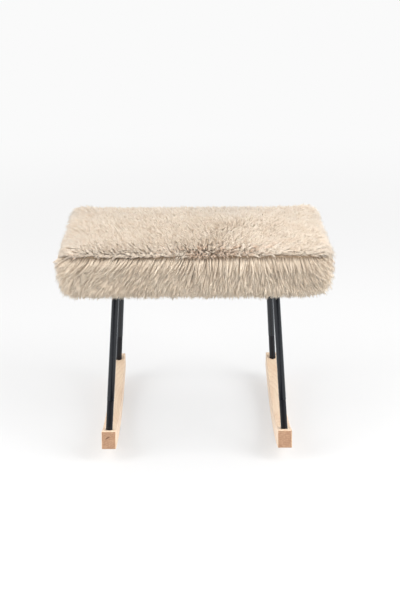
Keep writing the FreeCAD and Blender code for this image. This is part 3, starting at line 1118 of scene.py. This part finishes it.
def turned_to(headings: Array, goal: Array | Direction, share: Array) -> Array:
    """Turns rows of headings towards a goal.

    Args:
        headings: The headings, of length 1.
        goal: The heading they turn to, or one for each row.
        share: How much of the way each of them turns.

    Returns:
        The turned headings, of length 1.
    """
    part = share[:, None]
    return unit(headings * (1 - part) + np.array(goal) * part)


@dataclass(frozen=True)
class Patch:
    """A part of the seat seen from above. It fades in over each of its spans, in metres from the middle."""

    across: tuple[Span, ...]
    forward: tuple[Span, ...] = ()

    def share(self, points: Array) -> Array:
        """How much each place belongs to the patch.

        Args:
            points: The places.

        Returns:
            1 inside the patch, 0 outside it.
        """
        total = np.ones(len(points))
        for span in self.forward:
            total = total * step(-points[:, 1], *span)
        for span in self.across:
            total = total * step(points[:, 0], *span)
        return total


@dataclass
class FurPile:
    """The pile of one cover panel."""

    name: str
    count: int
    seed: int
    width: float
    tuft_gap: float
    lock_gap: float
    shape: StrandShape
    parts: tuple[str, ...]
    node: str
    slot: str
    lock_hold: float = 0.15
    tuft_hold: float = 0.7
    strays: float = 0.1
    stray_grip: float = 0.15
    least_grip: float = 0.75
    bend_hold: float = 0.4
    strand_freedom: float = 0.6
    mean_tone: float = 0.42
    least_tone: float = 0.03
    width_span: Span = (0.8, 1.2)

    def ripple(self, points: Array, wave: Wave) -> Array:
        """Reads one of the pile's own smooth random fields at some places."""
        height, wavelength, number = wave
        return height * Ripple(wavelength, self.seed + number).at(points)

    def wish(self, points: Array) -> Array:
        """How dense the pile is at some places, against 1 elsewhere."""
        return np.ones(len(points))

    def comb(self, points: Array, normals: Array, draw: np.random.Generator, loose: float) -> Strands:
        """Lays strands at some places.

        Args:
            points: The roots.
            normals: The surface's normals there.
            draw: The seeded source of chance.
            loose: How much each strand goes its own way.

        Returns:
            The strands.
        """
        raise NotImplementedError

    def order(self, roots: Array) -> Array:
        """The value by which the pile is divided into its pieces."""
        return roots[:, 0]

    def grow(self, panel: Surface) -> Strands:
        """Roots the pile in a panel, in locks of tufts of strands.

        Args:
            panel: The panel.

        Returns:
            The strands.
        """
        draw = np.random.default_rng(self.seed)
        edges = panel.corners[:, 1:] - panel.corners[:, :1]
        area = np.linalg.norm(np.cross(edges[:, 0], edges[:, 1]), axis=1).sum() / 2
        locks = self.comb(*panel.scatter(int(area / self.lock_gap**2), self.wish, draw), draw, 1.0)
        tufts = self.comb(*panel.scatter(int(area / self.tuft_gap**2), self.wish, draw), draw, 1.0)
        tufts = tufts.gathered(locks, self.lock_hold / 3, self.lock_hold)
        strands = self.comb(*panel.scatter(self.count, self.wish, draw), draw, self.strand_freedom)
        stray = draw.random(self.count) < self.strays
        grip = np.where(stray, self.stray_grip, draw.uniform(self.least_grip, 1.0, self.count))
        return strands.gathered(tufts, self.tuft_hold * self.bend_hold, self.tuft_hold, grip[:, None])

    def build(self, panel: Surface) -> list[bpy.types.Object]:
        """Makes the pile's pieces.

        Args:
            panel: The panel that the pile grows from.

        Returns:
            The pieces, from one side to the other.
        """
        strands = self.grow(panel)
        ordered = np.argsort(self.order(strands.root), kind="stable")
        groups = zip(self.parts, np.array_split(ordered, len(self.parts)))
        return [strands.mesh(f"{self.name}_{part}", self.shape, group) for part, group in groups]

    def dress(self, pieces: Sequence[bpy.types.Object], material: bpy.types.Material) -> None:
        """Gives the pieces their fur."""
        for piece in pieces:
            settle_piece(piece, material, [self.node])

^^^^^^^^

__Short exercise__. Give the material above again, word for word.

__Solution__.
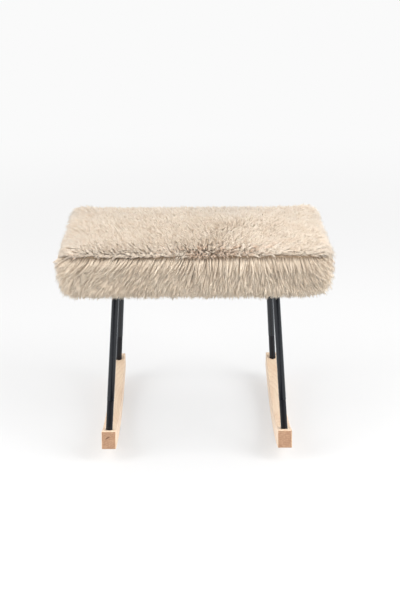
Keep writing the FreeCAD and Blender code for this image. This is part 3, starting at line 1118 of scene.py. This part finishes it.
def turned_to(headings: Array, goal: Array | Direction, share: Array) -> Array:
    """Turns rows of headings towards a goal.

    Args:
        headings: The headings, of length 1.
        goal: The heading they turn to, or one for each row.
        share: How much of the way each of them turns.

    Returns:
        The turned headings, of length 1.
    """
    part = share[:, None]
    return unit(headings * (1 - part) + np.array(goal) * part)


@dataclass(frozen=True)
class Patch:
    """A part of the seat seen from above. It fades in over each of its spans, in metres from the middle."""

    across: tuple[Span, ...]
    forward: tuple[Span, ...] = ()

    def share(self, points: Array) -> Array:
        """How much each place belongs to the patch.

        Args:
            points: The places.

        Returns:
            1 inside the patch, 0 outside it.
        """
        total = np.ones(len(points))
        for span in self.forward:
            total = total * step(-points[:, 1], *span)
        for span in self.across:
            total = total * step(points[:, 0], *span)
        return total


@dataclass
class FurPile:
    """The pile of one cover panel."""

    name: str
    count: int
    seed: int
    width: float
    tuft_gap: float
    lock_gap: float
    shape: StrandShape
    parts: tuple[str, ...]
    node: str
    slot: str
    lock_hold: float = 0.15
    tuft_hold: float = 0.7
    strays: float = 0.1
    stray_grip: float = 0.15
    least_grip: float = 0.75
    bend_hold: float = 0.4
    strand_freedom: float = 0.6
    mean_tone: float = 0.42
    least_tone: float = 0.03
    width_span: Span = (0.8, 1.2)

    def ripple(self, points: Array, wave: Wave) -> Array:
        """Reads one of the pile's own smooth random fields at some places."""
        height, wavelength, number = wave
        return height * Ripple(wavelength, self.seed + number).at(points)

    def wish(self, points: Array) -> Array:
        """How dense the pile is at some places, against 1 elsewhere."""
        return np.ones(len(points))

    def comb(self, points: Array, normals: Array, draw: np.random.Generator, loose: float) -> Strands:
        """Lays strands at some places.

        Args:
            points: The roots.
            normals: The surface's normals there.
            draw: The seeded source of chance.
            loose: How much each strand goes its own way.

        Returns:
            The strands.
        """
        raise NotImplementedError

    def order(self, roots: Array) -> Array:
        """The value by which the pile is divided into its pieces."""
        return roots[:, 0]

    def grow(self, panel: Surface) -> Strands:
        """Roots the pile in a panel, in locks of tufts of strands.

        Args:
            panel: The panel.

        Returns:
            The strands.
        """
        draw = np.random.default_rng(self.seed)
        edges = panel.corners[:, 1:] - panel.corners[:, :1]
        area = np.linalg.norm(np.cross(edges[:, 0], edges[:, 1]), axis=1).sum() / 2
        locks = self.comb(*panel.scatter(int(area / self.lock_gap**2), self.wish, draw), draw, 1.0)
        tufts = self.comb(*panel.scatter(int(area / self.tuft_gap**2), self.wish, draw), draw, 1.0)
        tufts = tufts.gathered(locks, self.lock_hold / 3, self.lock_hold)
        strands = self.comb(*panel.scatter(self.count, self.wish, draw), draw, self.strand_freedom)
        stray = draw.random(self.count) < self.strays
        grip = np.where(stray, self.stray_grip, draw.uniform(self.least_grip, 1.0, self.count))
        return strands.gathered(tufts, self.tuft_hold * self.bend_hold, self.tuft_hold, grip[:, None])

    def build(self, panel: Surface) -> list[bpy.types.Object]:
        """Makes the pile's pieces.

        Args:
            panel: The panel that the pile grows from.

        Returns:
            The pieces, from one side to the other.
        """
        strands = self.grow(panel)
        ordered = np.argsort(self.order(strands.root), kind="stable")
        groups = zip(self.parts, np.array_split(ordered, len(self.parts)))
        return [strands.mesh(f"{self.name}_{part}", self.shape, group) for part, group in groups]

    def dress(self, pieces: Sequence[bpy.types.Object], material: bpy.types.Material) -> None:
        """Gives the pieces their fur."""
        for piece in pieces:
            settle_piece(piece, material, [self.node])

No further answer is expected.